The demo which lasted 10 minutes showed how a large-scale sharepoint farm with a extremely large content database of 14TB, with FAST Search Server, running at full load suffering a SQL Server node outage.
The environment, using SQL Server Denali CTP3 and SQL’s AlwaysOn technology was key in failing over the SQL Content databases in seconds.

EMC was key in maintaining performance around the clock with this solution, and the VNX Array was not stressed at all even though very large IOPS/second were generated.
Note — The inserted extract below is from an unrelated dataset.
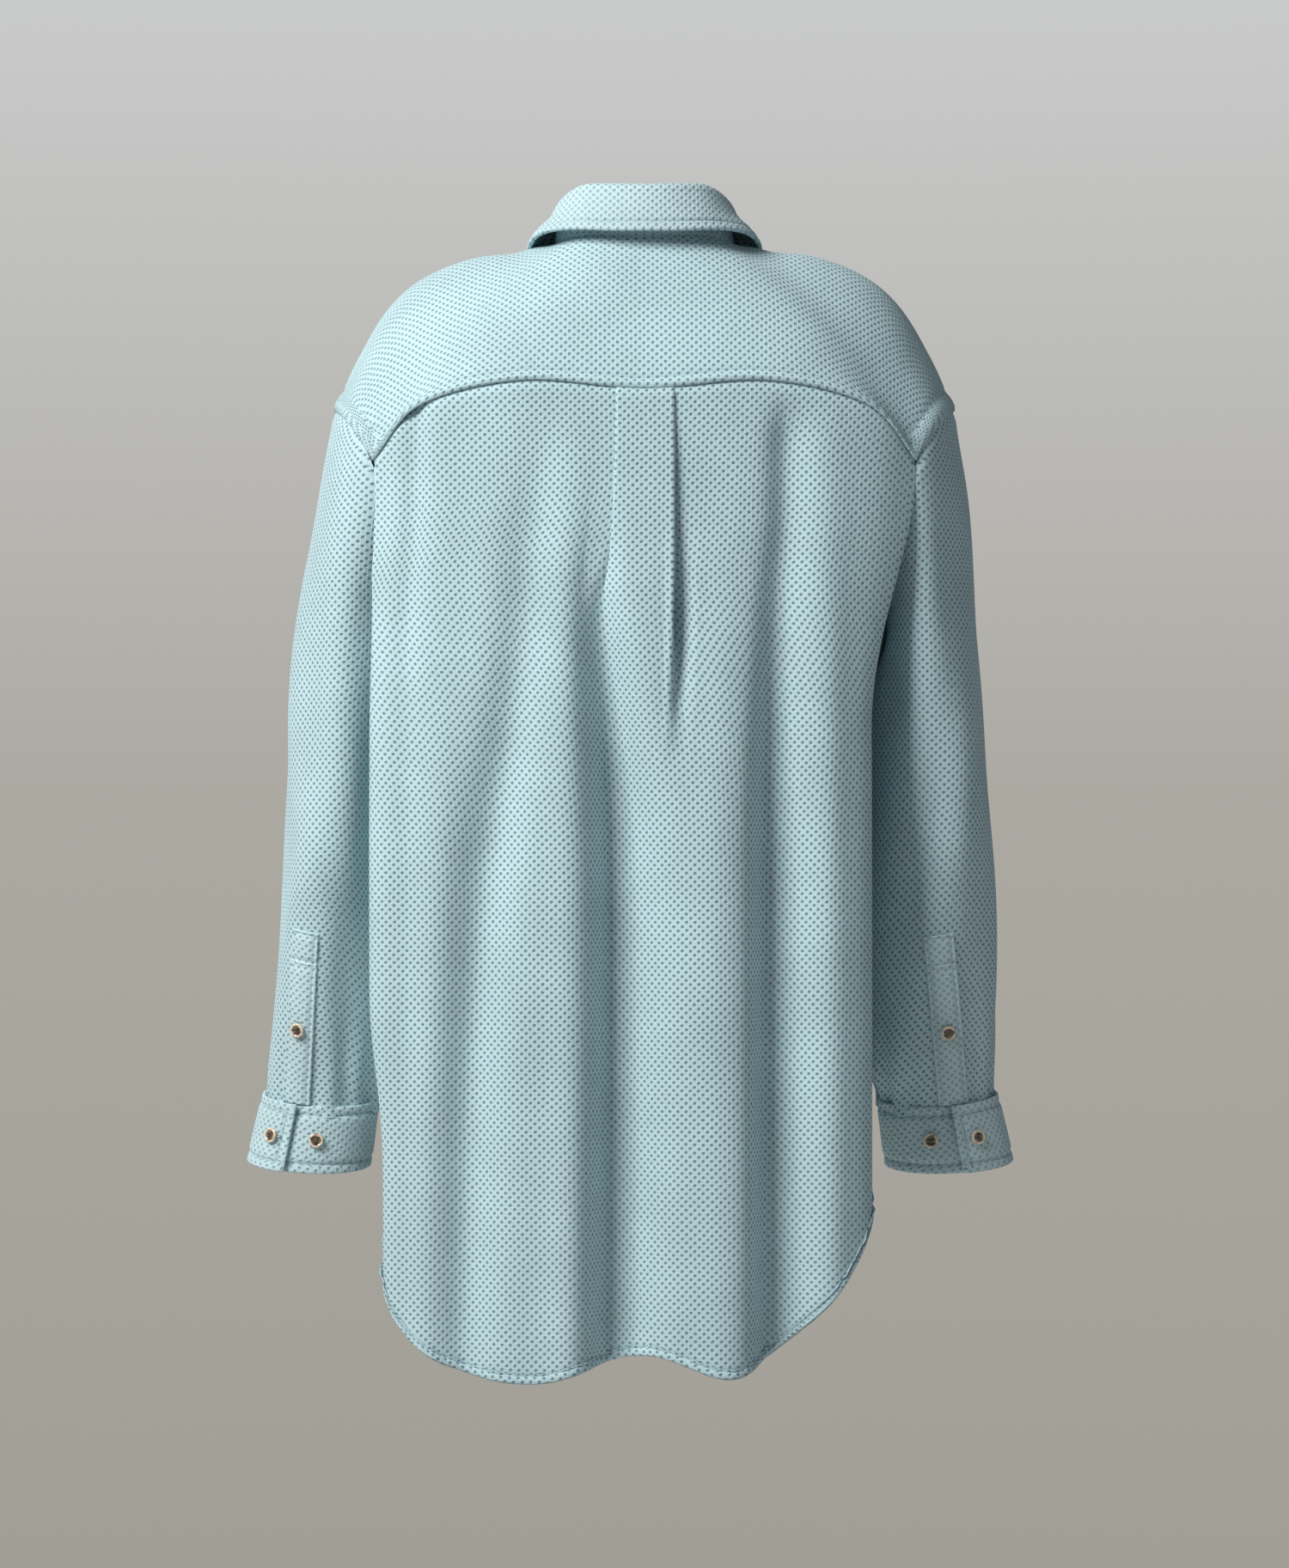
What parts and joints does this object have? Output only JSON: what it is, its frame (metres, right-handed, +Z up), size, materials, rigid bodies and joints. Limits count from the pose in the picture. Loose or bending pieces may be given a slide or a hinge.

SharePoint 2010 Sp1 bring much larger content database supported sizes, up to 4TB for general use
and UNLIMITED for Documents and Records Center in specific circumstances (- 5% content access or 1% content modified per month/avg)

More information
================
www.emc.com/sharepoint

whitepaper – Managing Multi-Terabyte Environments – http://go.microsoft.com/fwlink/?LinkId=223599

SP1 Announcement
http://blogs.technet.com/b/office_sustained_engineering/archive/2011/05/11/announcing-service-pack-1-for-office-2010-and-sharepoint-2010.aspx
Joel’s quick blog entry for the new limits –  http://www.sharepointjoel.com/Lists/Posts/Post.aspx?ID=457
Technet article on the details –  http://technet.microsoft.com/en-us/library/cc262787.aspx


SharePoint Conference Season

September 12, 2011

Hi all,

While May, June and August are the era for the big platform events such as EMC World, TechED, and VMWorld…
October is the season for my two major application events.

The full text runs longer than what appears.